Category Archives: BRIC Steel

Primetals Technologies to modernize hot strip mill “HSM 2000” of Severstal in Cherepovets

Width control, thickness tolerances and overall product quality is improved

Primetals Technologies has received an order from Russian steel producer PAO Severstal to modernize the company´s hot strip mill “HSM 2000” in its Cherepovets steel works. Main targets are to improve tolerances of product width and thickness control as well as to improve overall production quality for further processing and efficient production of new products. Also, operational safety and working conditions will be improved. To these ends, an edger of the hot strip mill will be upgraded, short stroke HAGC (hydraulic gap control cylinders) will be installed in the finishing mill, and the cooling line will be outfitted with a Power Colling unit. The latter allows for an alloy-saving production of high-end steel grades. In addition, a Primetals Technologies level 2 control model consisting of physical process models with advanced optimization strategies and neural network algorithms for adaptation will be installed.

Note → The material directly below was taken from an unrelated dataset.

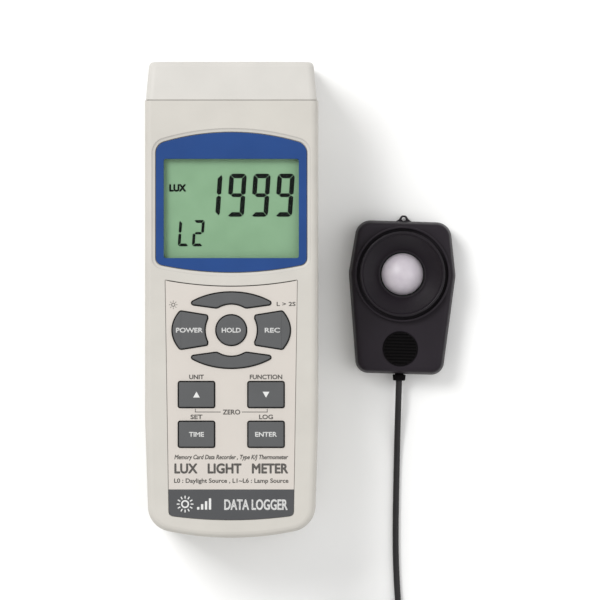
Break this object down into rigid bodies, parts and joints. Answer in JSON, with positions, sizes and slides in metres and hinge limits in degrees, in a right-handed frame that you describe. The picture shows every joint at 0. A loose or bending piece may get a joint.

New components improve product performance, operational and workplace safety

Severstal Russian Steel Division is a part of PAO Severstal, a vertically integrated steel and steel-related mining company with major assets in Russia as well as investments in other regions. Steel production volume of PAO Severstal in 2017 was around 11.65 million metric tons of liquid steel. The steel is used to make a large number of end products, including hot- and cold-rolled flat steel, galvanized and coated products, and long products. At the “HSM 2000”, Primetals Technologies will install new mechanic, hydraulic and electric equipment and implement the corresponding automation solutions and process models.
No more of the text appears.